Required work =>
How does the data below read from its first line through the line containing "return Part.Wire([Part.Arc(*places).toShape()])"? Print those lines exactly.

Scripts that build objects
--- start ---
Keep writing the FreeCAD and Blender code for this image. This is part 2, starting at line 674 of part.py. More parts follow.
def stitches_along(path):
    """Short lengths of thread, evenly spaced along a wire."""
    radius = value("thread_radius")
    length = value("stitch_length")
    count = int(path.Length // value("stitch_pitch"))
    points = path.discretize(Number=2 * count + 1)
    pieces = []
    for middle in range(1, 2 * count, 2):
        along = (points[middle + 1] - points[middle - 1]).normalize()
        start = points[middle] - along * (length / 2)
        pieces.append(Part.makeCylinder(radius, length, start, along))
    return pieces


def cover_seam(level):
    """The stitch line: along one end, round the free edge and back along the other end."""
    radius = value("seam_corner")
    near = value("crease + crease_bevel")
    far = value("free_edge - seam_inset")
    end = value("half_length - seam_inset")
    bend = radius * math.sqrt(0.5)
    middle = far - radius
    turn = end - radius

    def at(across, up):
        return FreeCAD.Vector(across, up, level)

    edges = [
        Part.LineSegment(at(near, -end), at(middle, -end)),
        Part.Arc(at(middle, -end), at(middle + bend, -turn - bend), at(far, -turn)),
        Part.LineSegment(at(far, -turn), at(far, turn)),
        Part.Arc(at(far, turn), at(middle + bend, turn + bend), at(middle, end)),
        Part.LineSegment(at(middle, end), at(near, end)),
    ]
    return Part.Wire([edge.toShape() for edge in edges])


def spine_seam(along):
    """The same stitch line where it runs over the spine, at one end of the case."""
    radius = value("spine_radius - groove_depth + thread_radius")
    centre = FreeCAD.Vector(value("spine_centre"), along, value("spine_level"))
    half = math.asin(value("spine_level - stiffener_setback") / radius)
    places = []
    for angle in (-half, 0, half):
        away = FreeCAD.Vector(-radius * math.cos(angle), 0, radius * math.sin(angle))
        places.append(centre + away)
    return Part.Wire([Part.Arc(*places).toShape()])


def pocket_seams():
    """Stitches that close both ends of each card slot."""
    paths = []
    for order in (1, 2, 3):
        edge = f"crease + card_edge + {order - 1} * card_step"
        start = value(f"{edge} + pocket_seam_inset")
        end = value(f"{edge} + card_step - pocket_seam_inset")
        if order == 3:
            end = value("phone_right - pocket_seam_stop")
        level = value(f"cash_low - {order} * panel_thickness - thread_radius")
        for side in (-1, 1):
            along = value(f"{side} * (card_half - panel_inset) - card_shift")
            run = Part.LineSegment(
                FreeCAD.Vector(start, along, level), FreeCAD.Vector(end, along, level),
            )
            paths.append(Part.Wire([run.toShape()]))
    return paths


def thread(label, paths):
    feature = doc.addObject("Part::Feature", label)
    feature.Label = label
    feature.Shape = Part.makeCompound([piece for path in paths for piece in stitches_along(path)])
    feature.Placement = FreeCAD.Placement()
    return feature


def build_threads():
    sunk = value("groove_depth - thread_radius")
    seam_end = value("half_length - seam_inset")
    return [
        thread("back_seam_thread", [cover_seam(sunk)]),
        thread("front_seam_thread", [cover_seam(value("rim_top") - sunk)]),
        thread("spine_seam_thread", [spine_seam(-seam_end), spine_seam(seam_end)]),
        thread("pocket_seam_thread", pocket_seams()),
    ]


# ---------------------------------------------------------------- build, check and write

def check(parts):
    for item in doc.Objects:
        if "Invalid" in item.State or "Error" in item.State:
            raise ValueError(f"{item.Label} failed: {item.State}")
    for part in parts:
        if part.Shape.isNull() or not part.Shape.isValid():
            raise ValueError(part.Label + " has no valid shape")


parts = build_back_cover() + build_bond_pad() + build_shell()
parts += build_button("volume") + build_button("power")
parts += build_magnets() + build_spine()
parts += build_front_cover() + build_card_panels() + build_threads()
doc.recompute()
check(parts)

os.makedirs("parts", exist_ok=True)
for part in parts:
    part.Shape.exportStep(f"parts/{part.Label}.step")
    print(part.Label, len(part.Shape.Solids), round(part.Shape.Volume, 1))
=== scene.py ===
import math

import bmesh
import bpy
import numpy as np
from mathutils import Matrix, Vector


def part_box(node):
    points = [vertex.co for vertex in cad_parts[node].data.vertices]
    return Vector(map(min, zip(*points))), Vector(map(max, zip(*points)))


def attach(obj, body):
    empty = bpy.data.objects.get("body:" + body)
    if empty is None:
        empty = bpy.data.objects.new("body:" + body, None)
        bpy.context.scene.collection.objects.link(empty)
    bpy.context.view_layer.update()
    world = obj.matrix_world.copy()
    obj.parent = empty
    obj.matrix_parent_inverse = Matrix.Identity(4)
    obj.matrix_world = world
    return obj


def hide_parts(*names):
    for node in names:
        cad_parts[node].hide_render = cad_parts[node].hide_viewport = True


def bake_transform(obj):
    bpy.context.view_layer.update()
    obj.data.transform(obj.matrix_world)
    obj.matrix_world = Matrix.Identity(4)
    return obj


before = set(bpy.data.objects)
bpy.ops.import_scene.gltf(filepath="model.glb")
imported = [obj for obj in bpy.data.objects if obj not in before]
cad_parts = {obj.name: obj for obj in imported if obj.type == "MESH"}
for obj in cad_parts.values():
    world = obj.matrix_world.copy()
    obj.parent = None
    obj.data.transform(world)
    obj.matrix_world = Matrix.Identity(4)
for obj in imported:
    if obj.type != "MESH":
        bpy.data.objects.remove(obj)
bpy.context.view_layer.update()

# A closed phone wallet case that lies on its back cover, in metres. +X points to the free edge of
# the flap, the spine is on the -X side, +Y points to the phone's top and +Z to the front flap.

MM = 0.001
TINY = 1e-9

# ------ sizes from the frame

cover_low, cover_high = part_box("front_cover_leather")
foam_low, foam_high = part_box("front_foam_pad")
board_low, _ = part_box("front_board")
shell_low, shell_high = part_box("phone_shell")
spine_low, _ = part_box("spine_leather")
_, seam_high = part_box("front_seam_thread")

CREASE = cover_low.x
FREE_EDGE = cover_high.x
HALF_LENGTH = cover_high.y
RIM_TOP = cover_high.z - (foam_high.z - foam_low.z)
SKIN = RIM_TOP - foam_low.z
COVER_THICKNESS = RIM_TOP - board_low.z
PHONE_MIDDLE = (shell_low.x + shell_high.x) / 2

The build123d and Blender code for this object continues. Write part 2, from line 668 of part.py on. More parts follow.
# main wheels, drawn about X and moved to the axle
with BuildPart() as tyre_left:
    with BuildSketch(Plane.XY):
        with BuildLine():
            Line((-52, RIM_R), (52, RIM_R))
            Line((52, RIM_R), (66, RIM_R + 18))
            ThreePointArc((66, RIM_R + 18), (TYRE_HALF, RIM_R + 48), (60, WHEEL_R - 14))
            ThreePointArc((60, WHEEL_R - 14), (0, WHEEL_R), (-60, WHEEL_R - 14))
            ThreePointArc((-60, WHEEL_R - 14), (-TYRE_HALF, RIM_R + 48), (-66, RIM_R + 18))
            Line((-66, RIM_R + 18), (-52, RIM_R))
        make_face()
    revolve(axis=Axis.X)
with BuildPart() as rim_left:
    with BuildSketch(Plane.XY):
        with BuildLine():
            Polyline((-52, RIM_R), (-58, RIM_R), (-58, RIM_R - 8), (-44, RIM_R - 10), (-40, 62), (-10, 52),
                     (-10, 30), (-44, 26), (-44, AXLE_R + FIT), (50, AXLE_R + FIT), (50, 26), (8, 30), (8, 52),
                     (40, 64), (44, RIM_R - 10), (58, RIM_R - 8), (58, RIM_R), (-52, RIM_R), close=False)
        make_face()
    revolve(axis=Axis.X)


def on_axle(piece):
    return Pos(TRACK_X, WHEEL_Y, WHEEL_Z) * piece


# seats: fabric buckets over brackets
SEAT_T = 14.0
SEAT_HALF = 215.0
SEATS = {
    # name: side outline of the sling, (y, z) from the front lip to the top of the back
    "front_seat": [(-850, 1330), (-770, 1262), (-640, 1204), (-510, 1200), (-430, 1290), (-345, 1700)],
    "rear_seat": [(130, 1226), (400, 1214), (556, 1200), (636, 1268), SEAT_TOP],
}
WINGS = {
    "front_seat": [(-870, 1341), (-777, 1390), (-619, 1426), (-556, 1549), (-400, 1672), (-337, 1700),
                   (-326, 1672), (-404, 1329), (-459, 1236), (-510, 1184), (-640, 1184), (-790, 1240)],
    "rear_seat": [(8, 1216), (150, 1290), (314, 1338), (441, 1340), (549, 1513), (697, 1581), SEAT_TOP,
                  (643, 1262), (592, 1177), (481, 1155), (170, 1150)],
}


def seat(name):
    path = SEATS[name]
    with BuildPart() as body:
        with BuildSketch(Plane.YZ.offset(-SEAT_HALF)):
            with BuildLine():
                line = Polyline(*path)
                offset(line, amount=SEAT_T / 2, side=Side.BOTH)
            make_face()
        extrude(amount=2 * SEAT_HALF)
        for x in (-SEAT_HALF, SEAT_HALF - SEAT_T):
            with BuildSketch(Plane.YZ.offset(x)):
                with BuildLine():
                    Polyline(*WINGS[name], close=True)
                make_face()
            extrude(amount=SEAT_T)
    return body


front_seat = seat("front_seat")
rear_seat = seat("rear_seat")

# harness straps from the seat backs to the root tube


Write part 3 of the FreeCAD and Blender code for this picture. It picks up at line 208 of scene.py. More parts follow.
--- end ---
Final answer =>
Keep writing the FreeCAD and Blender code for this image. This is part 2, starting at line 674 of part.py. More parts follow.
def stitches_along(path):
    """Short lengths of thread, evenly spaced along a wire."""
    radius = value("thread_radius")
    length = value("stitch_length")
    count = int(path.Length // value("stitch_pitch"))
    points = path.discretize(Number=2 * count + 1)
    pieces = []
    for middle in range(1, 2 * count, 2):
        along = (points[middle + 1] - points[middle - 1]).normalize()
        start = points[middle] - along * (length / 2)
        pieces.append(Part.makeCylinder(radius, length, start, along))
    return pieces


def cover_seam(level):
    """The stitch line: along one end, round the free edge and back along the other end."""
    radius = value("seam_corner")
    near = value("crease + crease_bevel")
    far = value("free_edge - seam_inset")
    end = value("half_length - seam_inset")
    bend = radius * math.sqrt(0.5)
    middle = far - radius
    turn = end - radius

    def at(across, up):
        return FreeCAD.Vector(across, up, level)

    edges = [
        Part.LineSegment(at(near, -end), at(middle, -end)),
        Part.Arc(at(middle, -end), at(middle + bend, -turn - bend), at(far, -turn)),
        Part.LineSegment(at(far, -turn), at(far, turn)),
        Part.Arc(at(far, turn), at(middle + bend, turn + bend), at(middle, end)),
        Part.LineSegment(at(middle, end), at(near, end)),
    ]
    return Part.Wire([edge.toShape() for edge in edges])


def spine_seam(along):
    """The same stitch line where it runs over the spine, at one end of the case."""
    radius = value("spine_radius - groove_depth + thread_radius")
    centre = FreeCAD.Vector(value("spine_centre"), along, value("spine_level"))
    half = math.asin(value("spine_level - stiffener_setback") / radius)
    places = []
    for angle in (-half, 0, half):
        away = FreeCAD.Vector(-radius * math.cos(angle), 0, radius * math.sin(angle))
        places.append(centre + away)
    return Part.Wire([Part.Arc(*places).toShape()])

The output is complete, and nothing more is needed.